## WHAT THE EXERCISE ASKS
Copy out each line of the data holding "from".

## INFORMATION SUPPLIED

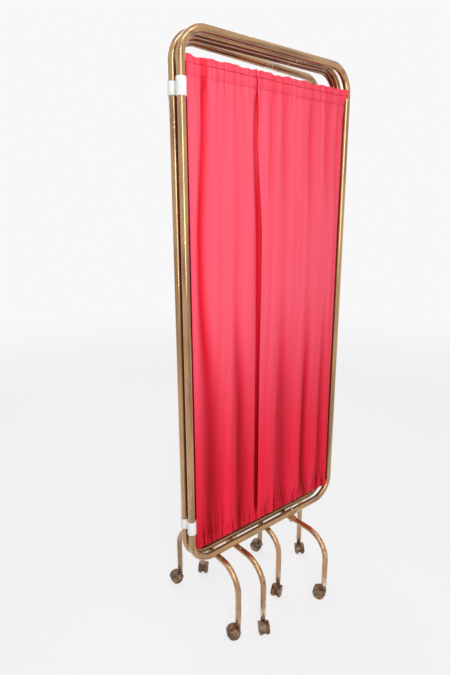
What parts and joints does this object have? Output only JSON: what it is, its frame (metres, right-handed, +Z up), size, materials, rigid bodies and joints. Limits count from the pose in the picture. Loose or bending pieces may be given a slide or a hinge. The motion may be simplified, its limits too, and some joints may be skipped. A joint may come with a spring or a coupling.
{
  "type": "folding privacy screen",
  "caption": "Folding ward privacy screen on casters: tubular steel panels with gathered curtains, joined by plastic hinge clips.",
  "frame": {"origin": "on the floor, under the middle of the folded stack of panels", "axes": "+Z up, +X along the front panel from its left tube to its right tube, -Y the side that the front panel faces"},
  "size_m": [0.7032, 0.5, 1.77],
  "materials": {
    "tube_paint": "worn bronze-gold enamel, satin",
    "foot_paint": "worn bronze enamel, satin, scraped near the ends",
    "hood_paint": "brown enamel",
    "curtain_cloth": "bright red-pink satin, gathered",
    "rod_steel": "plain drawn wire",
    "bolt_steel": "zinc plated",
    "clip_plastic": "white moulded plastic",
    "wheel_rubber": "grey-brown, dusty"
  },
  "bodies": {
    "panel_1": {"upper_frame_1": "tube_paint", "lower_frame_1": "tube_paint", "top_curtain_rod_1": "rod_steel", "bottom_curtain_rod_1": "rod_steel", "curtain_1": "curtain_cloth", "foot_arch_1": "foot_paint", "foot_saddle_1": "foot_paint", "foot_bolt_1": "bolt_steel"},
    "panel_2": {"upper_frame_2": "tube_paint", "lower_frame_2": "tube_paint", "top_curtain_rod_2": "rod_steel", "bottom_curtain_rod_2": "rod_steel", "curtain_2": "curtain_cloth", "foot_arch_2": "foot_paint", "foot_saddle_2": "foot_paint", "foot_bolt_2": "bolt_steel"},
    "panel_3": {"upper_frame_3": "tube_paint", "lower_frame_3": "tube_paint", "top_curtain_rod_3": "rod_steel", "bottom_curtain_rod_3": "rod_steel", "curtain_3": "curtain_cloth", "foot_arch_3": "foot_paint", "foot_saddle_3": "foot_paint", "foot_bolt_3": "bolt_steel", "support_leg": "foot_paint", "support_leg_bolt": "bolt_steel"},
    "panel_4": {"upper_frame_4": "tube_paint", "lower_frame_4": "tube_paint", "top_curtain_rod_4": "rod_steel", "bottom_curtain_rod_4": "rod_steel", "curtain_4": "curtain_cloth", "foot_arch_4": "foot_paint", "foot_saddle_4": "foot_paint", "foot_bolt_4": "bolt_steel"},
    "clips_1_2": {"hinge_clip_1_2_top": "clip_plastic", "hinge_clip_1_2_bottom": "clip_plastic"},
    "clips_2_3": {"hinge_clip_2_3_top": "clip_plastic", "hinge_clip_2_3_bottom": "clip_plastic"},
    "clips_3_4": {"hinge_clip_3_4_top": "clip_plastic", "hinge_clip_3_4_bottom": "clip_plastic"},
    "caster_front_1": {"caster_hood_front_1": "hood_paint"},
    "wheels_front_1": {"caster_wheels_front_1": "wheel_rubber"},
    "caster_rear_1": {"caster_hood_rear_1": "hood_paint"},
    "wheels_rear_1": {"caster_wheels_rear_1": "wheel_rubber"},
    "caster_front_2": {"caster_hood_front_2": "hood_paint"},
    "wheels_front_2": {"caster_wheels_front_2": "wheel_rubber"},
    "caster_rear_2": {"caster_hood_rear_2": "hood_paint"},
    "wheels_rear_2": {"caster_wheels_rear_2": "wheel_rubber"},
    "caster_front_3": {"caster_hood_front_3": "hood_paint"},
    "wheels_front_3": {"caster_wheels_front_3": "wheel_rubber"},
    "caster_rear_3": {"caster_hood_rear_3": "hood_paint"},
    "wheels_rear_3": {"caster_wheels_rear_3": "wheel_rubber"},
    "caster_front_4": {"caster_hood_front_4": "hood_paint"},
    "wheels_front_4": {"caster_wheels_front_4": "wheel_rubber"},
    "caster_rear_4": {"caster_hood_rear_4": "hood_paint"},
    "wheels_rear_4": {"caster_wheels_rear_4": "wheel_rubber"},
    "caster_leg": {"caster_hood_leg": "hood_paint"},
    "wheels_leg": {"caster_wheels_leg": "wheel_rubber"}
  },
  "joints": [
    {"name": "clips_1_2_pivot", "type": "hinge", "parent": "panel_1", "child": "clips_1_2", "pos_m": [-0.33822, -0.07231, 0.366], "axis": [0, 0, 1], "range_deg": [0, 90]},
    {"name": "panel_2_fold", "type": "hinge", "parent": "clips_1_2", "child": "panel_2", "pos_m": [-0.33822, -0.03631, 0.366], "axis": [0, 0, 1], "range_deg": [0, 90]},
    {"name": "clips_2_3_pivot", "type": "hinge", "parent": "panel_2", "child": "clips_2_3", "pos_m": [0.30178, -0.03631, 0.366], "axis": [0, 0, -1], "range_deg": [0, 55]},
    {"name": "panel_3_fold", "type": "hinge", "parent": "clips_2_3", "child": "panel_3", "pos_m": [0.32243, -0.00682, 0.366], "axis": [0, 0, -1], "range_deg": [0, 125]},
    {"name": "clips_3_4_pivot", "type": "hinge", "parent": "panel_3", "child": "clips_3_4", "pos_m": [-0.31757, -0.00682, 0.366], "axis": [0, 0, 1], "range_deg": [0, 125]},
    {"name": "panel_4_fold", "type": "hinge", "parent": "clips_3_4", "child": "panel_4", "pos_m": [-0.29692, 0.02267, 0.366], "axis": [0, 0, 1], "range_deg": [-4, 50]},
    {"name": "caster_swivel_front_1", "type": "hinge", "parent": "panel_1", "child": "caster_front_1", "pos_m": [0.1021, -0.23631, 0.055], "axis": [0, 0, 1], "continuous": true},
    {"name": "wheels_roll_front_1", "type": "hinge", "parent": "caster_front_1", "child": "wheels_front_1", "pos_m": [0.0946, -0.22332, 0.01932], "axis": [-0.866, -0.5, 0], "continuous": true},
    {"name": "caster_swivel_rear_1", "type": "hinge", "parent": "panel_1", "child": "caster_rear_1", "pos_m": [0.1021, 0.09169, 0.055], "axis": [0, 0, 1], "continuous": true},
    {"name": "wheels_roll_rear_1", "type": "hinge", "parent": "caster_rear_1", "child": "wheels_rear_1", "pos_m": [0.09529, 0.10506, 0.01932], "axis": [-0.891, -0.454, 0], "continuous": true},
    {"name": "caster_swivel_front_2", "type": "hinge", "parent": "panel_2", "child": "caster_front_2", "pos_m": [-0.15646, -0.20031, 0.055], "axis": [0, 0, 1], "continuous": true},
    {"name": "wheels_roll_front_2", "type": "hinge", "parent": "caster_front_2", "child": "wheels_front_2", "pos_m": [-0.16396, -0.2133, 0.01932], "axis": [0.866, -0.5, 0], "continuous": true},
    {"name": "caster_swivel_rear_2", "type": "hinge", "parent": "panel_2", "child": "caster_rear_2", "pos_m": [-0.15646, 0.12769, 0.055], "axis": [0, 0, 1], "continuous": true},
    {"name": "wheels_roll_rear_2", "type": "hinge", "parent": "caster_rear_2", "child": "wheels_rear_2", "pos_m": [-0.14531, 0.13773, 0.01932], "axis": [-0.6691, 0.7431, 0], "continuous": true},
    {"name": "caster_swivel_front_3", "type": "hinge", "parent": "panel_3", "child": "caster_front_3", "pos_m": [-0.23629, -0.17082, 0.055], "axis": [0, 0, 1], "continuous": true},
    {"name": "wheels_roll_front_3", "type": "hinge", "parent": "caster_front_3", "child": "wheels_front_3", "pos_m": [-0.24928, -0.16332, 0.01932], "axis": [-0.5, -0.866, 0], "continuous": true},
    {"name": "caster_swivel_rear_3", "type": "hinge", "parent": "panel_3", "child": "caster_rear_3", "pos_m": [-0.23629, 0.15718, 0.055], "axis": [0, 0, 1], "continuous": true},
    {"name": "wheels_roll_rear_3", "type": "hinge", "parent": "caster_rear_3", "child": "wheels_rear_3", "pos_m": [-0.25078, 0.16106, 0.01932], "axis": [-0.2588, -0.9659, 0], "continuous": true},
    {"name": "caster_swivel_front_4", "type": "hinge", "parent": "panel_4", "child": "caster_front_4", "pos_m": [-0.00338, -0.11627, 0.055], "axis": [0, 0, 1], "continuous": true},
    {"name": "wheels_roll_front_4", "type": "hinge", "parent": "caster_front_4", "child": "wheels_front_4", "pos_m": [-0.01674, -0.12308, 0.01932], "axis": [0.454, -0.891, 0], "continuous": true},
    {"name": "caster_swivel_rear_4", "type": "hinge", "parent": "panel_4", "child": "caster_rear_4", "pos_m": [-0.03196, 0.21048, 0.055], "axis": [0, 0, 1], "continuous": true},
    {"name": "wheels_roll_rear_4", "type": "hinge", "parent": "caster_rear_4", "child": "wheels_rear_4", "pos_m": [-0.03457, 0.22525, 0.01932], "axis": [-0.9848, -0.1736, 0], "continuous": true},
    {"name": "caster_swivel_leg", "type": "hinge", "parent": "panel_3", "child": "caster_leg", "pos_m": [0.22259, -0.00682, 0.055], "axis": [0, 0, 1], "continuous": true},
    {"name": "wheels_roll_leg", "type": "hinge", "parent": "caster_leg", "child": "wheels_leg", "pos_m": [0.21398, -0.01911, 0.01932], "axis": [0.8192, -0.5736, 0], "continuous": true}
  ]
}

## ANSWER
What parts and joints does this object have? Output only JSON: what it is, its frame (metres, right-handed, +Z up), size, materials, rigid bodies and joints. Limits count from the pose in the picture. Loose or bending pieces may be given a slide or a hinge. The motion may be simplified, its limits too, and some joints may be skipped. A joint may come with a spring or a coupling.
  "frame": {"origin": "on the floor, under the middle of the folded stack of panels", "axes": "+Z up, +X along the front panel from its left tube to its right tube, -Y the side that the front panel faces"},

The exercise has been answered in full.